*Task description*: State the number of lines that hold the string "three", with nothing added.

*Some records*:
──────
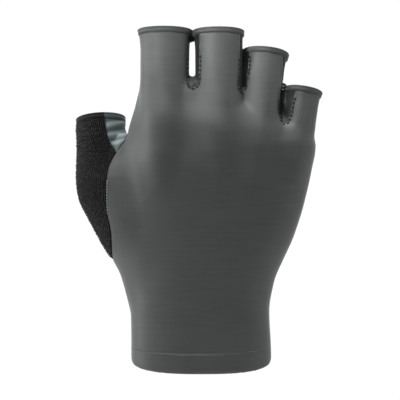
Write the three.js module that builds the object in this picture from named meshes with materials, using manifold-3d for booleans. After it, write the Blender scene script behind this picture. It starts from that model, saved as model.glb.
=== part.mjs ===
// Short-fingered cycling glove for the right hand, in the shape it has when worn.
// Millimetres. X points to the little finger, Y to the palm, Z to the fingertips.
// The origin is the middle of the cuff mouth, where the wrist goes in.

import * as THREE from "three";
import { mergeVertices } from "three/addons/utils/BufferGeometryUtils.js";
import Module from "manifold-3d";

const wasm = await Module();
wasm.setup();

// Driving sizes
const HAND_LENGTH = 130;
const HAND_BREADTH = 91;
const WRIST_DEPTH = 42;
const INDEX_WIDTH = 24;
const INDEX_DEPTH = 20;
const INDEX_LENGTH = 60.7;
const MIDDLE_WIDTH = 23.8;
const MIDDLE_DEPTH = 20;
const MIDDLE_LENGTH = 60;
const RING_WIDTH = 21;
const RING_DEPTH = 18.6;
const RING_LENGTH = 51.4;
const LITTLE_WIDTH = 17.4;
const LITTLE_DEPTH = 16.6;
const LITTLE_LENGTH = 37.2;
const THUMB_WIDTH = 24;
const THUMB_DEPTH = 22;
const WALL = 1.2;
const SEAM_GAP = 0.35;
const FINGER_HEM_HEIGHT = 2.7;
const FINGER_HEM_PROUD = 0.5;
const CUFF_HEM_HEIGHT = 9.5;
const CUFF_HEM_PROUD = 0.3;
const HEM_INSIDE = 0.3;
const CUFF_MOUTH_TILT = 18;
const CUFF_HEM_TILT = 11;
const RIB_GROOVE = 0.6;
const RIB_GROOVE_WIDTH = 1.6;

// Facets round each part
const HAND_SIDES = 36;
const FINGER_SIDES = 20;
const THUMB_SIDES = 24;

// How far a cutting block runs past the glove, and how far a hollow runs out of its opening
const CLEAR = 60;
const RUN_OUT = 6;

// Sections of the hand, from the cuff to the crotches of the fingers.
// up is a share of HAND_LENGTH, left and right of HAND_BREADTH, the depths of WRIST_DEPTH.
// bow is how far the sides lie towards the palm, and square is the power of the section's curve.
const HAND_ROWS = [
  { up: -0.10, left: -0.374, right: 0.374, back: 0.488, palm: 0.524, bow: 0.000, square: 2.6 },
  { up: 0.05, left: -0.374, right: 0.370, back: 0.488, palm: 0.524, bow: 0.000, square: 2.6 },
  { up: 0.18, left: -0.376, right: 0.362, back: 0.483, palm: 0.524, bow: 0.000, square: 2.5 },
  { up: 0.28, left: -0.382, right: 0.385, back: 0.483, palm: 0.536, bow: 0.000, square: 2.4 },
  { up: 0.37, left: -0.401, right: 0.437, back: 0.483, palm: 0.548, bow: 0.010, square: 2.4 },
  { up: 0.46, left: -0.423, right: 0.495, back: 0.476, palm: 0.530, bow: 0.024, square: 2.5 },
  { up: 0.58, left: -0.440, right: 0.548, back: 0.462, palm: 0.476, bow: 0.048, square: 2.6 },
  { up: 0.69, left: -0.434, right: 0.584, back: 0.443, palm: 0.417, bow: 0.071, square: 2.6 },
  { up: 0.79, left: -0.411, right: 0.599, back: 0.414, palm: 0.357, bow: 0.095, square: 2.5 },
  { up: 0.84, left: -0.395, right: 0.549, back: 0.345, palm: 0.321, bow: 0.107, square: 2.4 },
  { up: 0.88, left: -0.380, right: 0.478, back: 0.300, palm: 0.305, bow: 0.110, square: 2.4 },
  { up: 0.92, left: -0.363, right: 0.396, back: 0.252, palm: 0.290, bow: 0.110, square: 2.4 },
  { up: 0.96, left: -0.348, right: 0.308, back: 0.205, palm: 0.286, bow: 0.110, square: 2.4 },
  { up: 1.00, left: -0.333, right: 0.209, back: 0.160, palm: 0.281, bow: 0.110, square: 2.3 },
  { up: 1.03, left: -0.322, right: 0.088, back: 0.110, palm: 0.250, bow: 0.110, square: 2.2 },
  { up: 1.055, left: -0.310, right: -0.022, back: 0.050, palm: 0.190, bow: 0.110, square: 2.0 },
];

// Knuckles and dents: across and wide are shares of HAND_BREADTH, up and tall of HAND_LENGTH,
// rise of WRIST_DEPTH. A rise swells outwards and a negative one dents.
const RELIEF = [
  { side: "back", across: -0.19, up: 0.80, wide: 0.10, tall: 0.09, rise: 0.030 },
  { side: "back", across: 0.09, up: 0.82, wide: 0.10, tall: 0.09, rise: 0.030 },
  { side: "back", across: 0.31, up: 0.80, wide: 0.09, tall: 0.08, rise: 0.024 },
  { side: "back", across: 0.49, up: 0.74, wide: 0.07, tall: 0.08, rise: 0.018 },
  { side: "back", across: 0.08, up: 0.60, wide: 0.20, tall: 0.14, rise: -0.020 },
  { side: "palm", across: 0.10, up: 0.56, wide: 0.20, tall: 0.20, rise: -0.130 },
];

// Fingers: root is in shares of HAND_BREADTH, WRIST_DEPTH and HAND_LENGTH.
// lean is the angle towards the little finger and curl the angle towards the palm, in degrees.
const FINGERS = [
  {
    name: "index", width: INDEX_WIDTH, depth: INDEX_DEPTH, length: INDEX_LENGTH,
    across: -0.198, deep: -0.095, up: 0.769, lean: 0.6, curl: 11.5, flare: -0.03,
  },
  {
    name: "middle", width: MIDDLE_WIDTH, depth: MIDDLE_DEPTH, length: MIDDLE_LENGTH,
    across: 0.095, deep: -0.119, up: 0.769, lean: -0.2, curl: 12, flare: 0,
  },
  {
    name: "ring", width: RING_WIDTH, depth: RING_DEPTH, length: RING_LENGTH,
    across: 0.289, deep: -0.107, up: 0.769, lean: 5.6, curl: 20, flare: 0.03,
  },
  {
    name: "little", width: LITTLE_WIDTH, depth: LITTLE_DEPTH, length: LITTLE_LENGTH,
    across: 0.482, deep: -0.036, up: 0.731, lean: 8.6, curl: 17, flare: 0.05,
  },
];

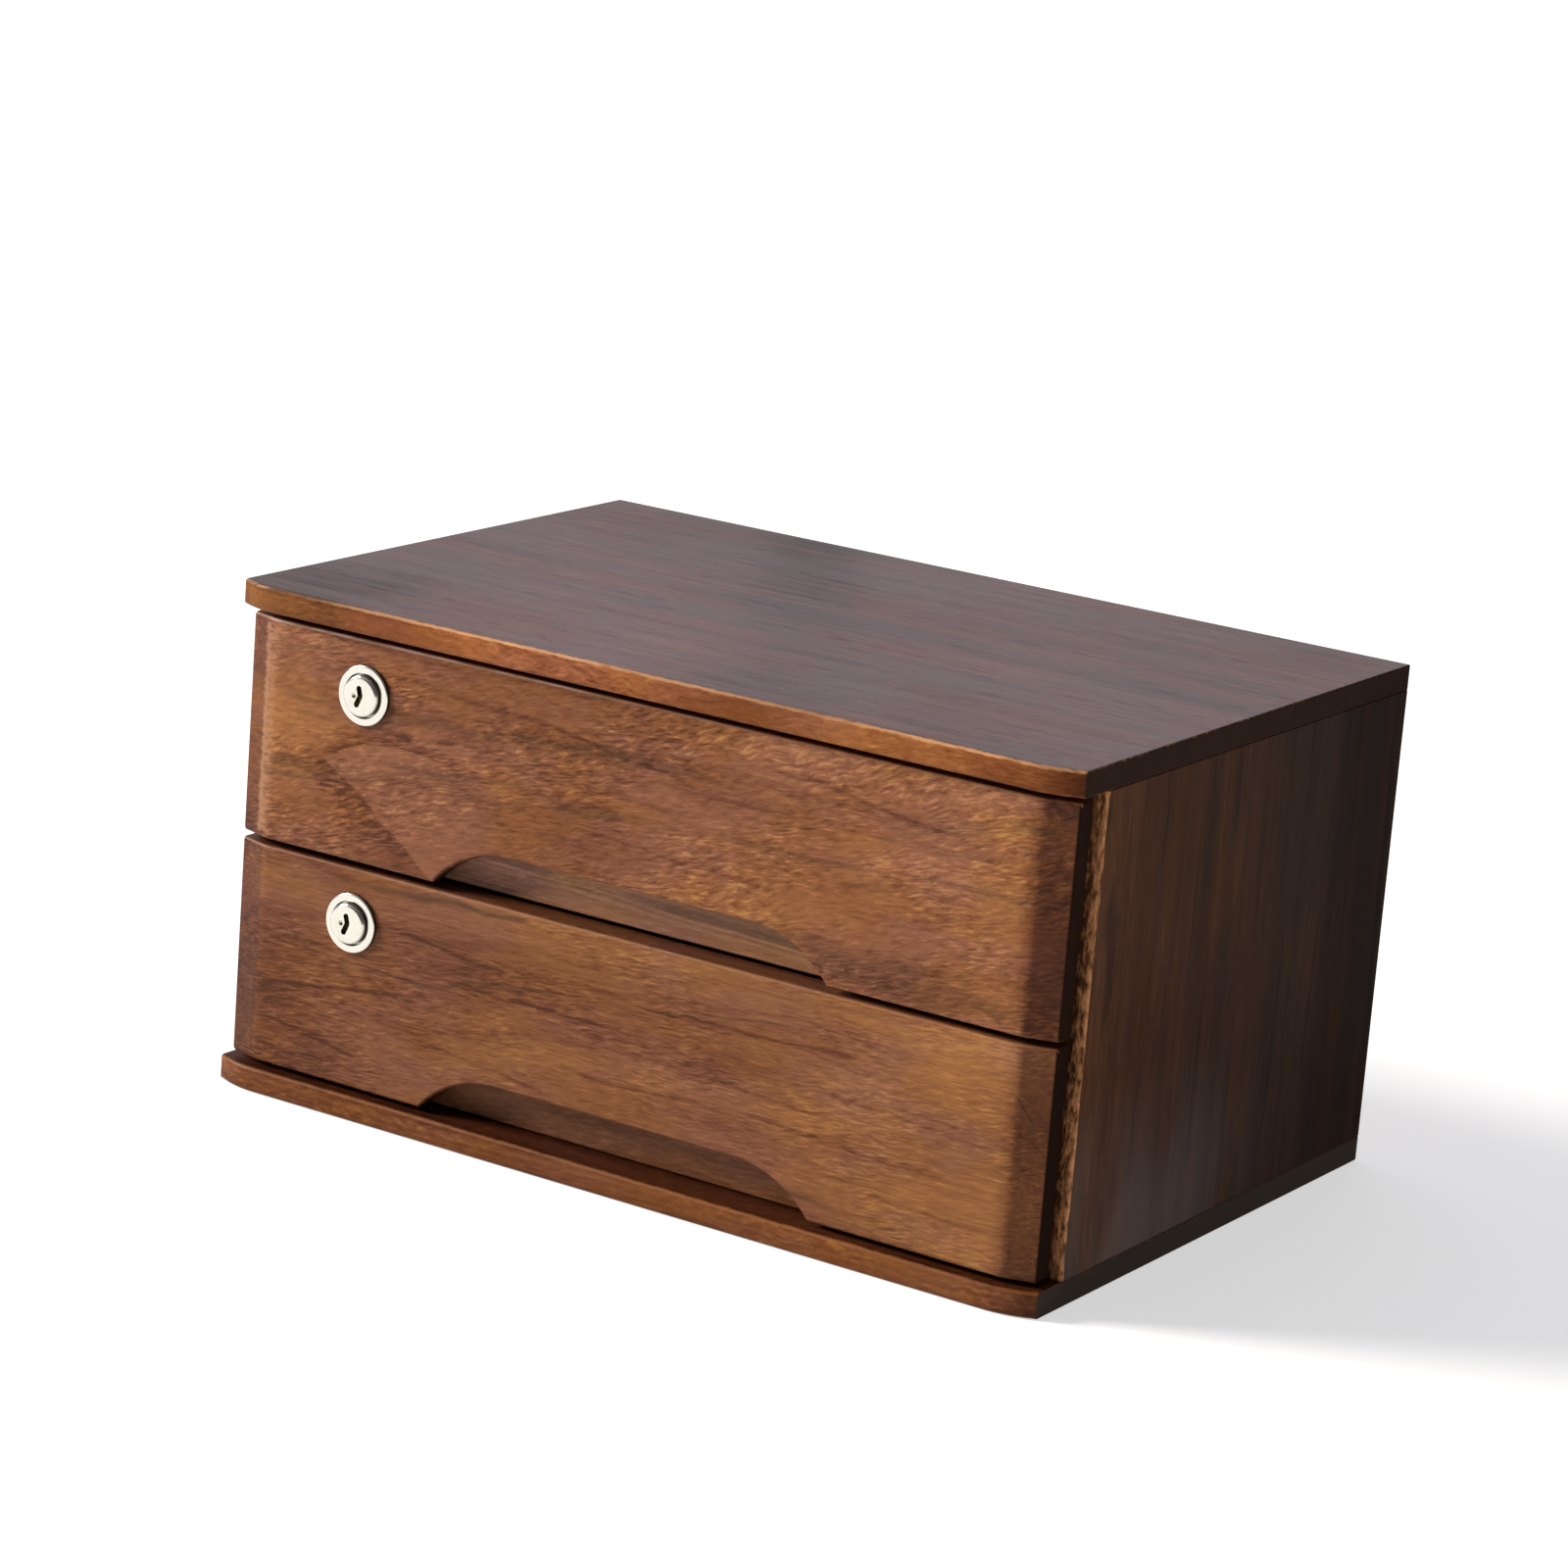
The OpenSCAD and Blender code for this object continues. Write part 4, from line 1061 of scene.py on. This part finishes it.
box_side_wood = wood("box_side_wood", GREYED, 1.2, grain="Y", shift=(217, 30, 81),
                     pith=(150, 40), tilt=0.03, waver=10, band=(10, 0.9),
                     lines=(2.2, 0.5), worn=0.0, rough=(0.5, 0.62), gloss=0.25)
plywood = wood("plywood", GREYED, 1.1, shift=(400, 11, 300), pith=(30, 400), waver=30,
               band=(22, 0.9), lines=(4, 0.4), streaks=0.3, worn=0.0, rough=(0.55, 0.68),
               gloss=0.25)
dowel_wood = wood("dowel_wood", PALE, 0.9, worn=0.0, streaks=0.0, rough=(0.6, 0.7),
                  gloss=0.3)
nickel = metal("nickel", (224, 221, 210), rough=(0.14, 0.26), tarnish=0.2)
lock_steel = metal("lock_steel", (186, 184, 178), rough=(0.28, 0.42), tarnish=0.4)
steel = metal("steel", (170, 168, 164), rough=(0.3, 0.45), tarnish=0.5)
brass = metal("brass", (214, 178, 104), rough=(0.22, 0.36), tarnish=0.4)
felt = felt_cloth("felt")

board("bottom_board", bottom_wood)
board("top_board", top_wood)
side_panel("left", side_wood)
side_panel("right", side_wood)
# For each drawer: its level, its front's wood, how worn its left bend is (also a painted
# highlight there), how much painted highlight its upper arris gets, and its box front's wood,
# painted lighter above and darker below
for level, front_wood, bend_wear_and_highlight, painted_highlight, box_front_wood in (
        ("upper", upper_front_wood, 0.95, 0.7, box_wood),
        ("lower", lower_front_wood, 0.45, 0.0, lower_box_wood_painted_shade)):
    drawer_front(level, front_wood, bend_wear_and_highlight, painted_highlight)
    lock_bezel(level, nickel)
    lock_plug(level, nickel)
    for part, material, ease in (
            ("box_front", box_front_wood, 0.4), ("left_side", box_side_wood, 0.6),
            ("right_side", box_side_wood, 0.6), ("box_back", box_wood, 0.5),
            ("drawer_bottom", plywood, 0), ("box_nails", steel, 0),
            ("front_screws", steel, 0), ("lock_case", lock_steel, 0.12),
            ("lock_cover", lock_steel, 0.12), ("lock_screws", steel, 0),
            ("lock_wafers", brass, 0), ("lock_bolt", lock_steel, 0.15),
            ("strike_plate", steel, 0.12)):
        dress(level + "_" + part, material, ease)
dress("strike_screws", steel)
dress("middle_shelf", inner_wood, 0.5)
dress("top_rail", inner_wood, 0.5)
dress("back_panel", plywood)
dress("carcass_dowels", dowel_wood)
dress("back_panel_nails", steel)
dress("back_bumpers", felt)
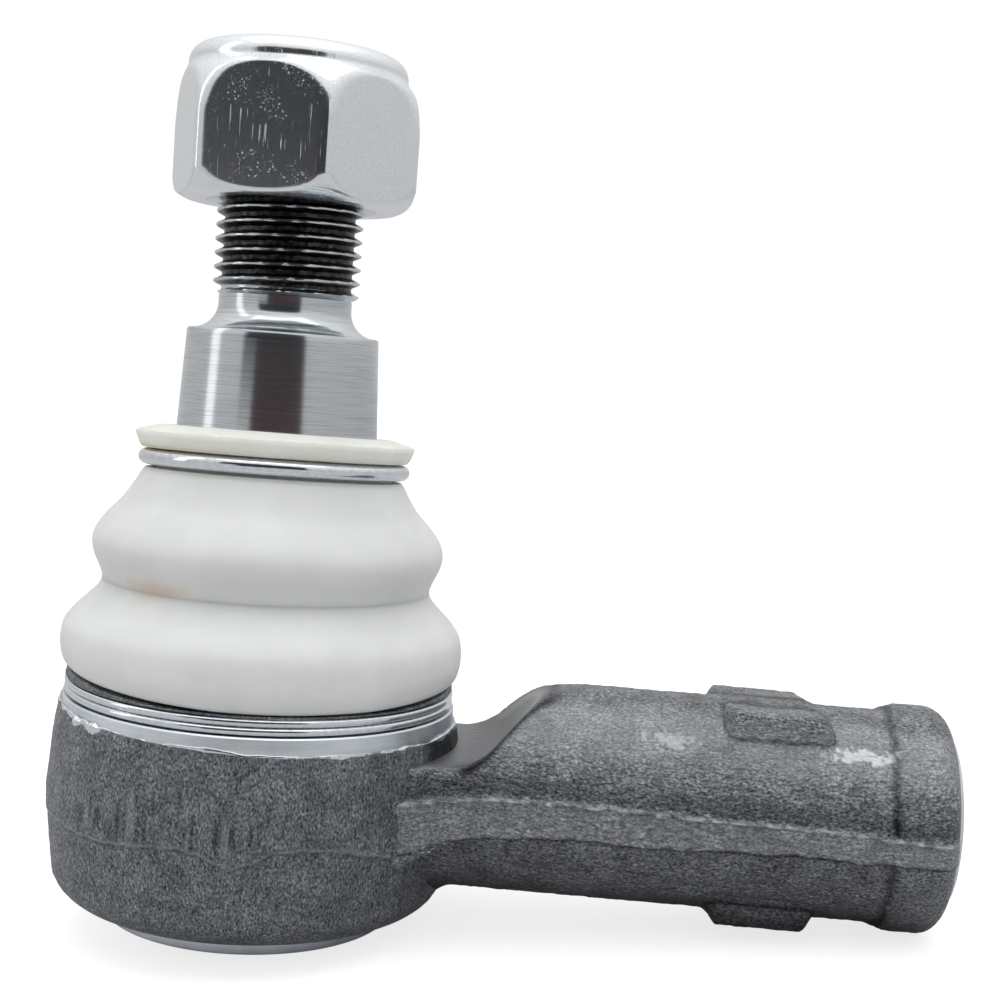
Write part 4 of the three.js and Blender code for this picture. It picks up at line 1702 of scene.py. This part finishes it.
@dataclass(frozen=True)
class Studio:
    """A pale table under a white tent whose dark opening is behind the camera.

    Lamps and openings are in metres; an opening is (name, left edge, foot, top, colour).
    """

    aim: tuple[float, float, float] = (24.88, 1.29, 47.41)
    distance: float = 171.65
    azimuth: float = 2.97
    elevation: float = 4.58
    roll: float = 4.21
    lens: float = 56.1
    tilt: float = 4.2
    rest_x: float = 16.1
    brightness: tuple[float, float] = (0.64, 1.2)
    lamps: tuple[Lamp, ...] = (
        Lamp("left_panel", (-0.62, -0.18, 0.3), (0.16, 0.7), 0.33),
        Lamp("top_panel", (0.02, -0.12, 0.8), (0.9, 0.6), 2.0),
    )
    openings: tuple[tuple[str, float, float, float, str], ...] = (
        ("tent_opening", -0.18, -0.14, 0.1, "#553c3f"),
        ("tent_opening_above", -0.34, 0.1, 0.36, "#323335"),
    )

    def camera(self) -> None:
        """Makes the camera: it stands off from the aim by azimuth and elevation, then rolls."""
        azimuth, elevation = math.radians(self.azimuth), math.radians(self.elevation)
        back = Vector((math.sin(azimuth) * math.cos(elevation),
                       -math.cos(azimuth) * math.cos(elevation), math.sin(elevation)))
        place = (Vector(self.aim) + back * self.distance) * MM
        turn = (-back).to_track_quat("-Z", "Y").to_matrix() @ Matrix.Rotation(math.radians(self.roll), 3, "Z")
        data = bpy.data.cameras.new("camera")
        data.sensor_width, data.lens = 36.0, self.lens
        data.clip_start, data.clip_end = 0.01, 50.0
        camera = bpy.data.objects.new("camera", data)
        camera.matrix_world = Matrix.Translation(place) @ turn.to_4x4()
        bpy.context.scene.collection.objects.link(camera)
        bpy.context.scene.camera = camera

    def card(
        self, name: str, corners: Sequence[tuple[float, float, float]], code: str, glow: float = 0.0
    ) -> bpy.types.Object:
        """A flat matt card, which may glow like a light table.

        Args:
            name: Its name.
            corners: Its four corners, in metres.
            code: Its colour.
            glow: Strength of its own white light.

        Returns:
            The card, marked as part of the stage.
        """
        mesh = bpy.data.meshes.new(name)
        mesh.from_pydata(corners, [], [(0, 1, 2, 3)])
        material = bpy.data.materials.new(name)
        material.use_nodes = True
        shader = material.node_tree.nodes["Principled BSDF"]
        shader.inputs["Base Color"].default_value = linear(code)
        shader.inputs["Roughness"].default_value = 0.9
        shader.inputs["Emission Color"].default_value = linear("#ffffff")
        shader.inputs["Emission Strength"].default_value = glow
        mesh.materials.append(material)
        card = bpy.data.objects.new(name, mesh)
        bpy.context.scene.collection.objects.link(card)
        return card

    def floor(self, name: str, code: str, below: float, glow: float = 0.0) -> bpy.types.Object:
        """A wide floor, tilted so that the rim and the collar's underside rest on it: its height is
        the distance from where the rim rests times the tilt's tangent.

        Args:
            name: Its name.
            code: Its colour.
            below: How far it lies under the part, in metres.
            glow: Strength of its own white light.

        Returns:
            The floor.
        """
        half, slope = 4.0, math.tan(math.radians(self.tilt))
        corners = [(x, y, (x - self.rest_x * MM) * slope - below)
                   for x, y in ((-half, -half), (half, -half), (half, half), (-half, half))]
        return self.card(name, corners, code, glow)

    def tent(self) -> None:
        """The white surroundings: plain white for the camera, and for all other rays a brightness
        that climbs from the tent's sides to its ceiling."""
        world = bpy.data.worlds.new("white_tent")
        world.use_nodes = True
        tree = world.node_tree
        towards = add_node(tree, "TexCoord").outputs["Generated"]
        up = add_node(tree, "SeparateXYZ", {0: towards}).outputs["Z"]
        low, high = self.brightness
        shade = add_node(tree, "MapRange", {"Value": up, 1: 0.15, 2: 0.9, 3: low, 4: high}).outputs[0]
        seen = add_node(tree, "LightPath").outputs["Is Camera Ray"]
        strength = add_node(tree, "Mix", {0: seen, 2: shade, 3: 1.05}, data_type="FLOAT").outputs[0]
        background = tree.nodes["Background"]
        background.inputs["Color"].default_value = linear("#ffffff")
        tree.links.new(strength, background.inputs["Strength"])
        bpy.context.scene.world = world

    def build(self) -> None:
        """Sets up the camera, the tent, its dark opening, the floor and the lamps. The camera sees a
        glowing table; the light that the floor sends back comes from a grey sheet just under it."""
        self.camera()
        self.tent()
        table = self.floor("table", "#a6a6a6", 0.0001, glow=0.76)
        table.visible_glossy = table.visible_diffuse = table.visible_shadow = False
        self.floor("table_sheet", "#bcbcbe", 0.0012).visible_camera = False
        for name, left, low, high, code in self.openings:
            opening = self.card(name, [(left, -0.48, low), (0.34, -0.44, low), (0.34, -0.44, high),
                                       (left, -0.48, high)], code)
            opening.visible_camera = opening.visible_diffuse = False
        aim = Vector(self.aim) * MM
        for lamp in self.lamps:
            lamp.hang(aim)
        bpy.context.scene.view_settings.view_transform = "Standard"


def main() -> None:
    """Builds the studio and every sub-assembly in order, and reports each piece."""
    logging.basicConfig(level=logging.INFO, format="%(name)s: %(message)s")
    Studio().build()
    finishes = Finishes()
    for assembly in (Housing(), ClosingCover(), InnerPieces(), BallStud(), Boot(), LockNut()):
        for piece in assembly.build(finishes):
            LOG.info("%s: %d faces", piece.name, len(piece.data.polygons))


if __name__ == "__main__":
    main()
──────
*Output for this task*: 4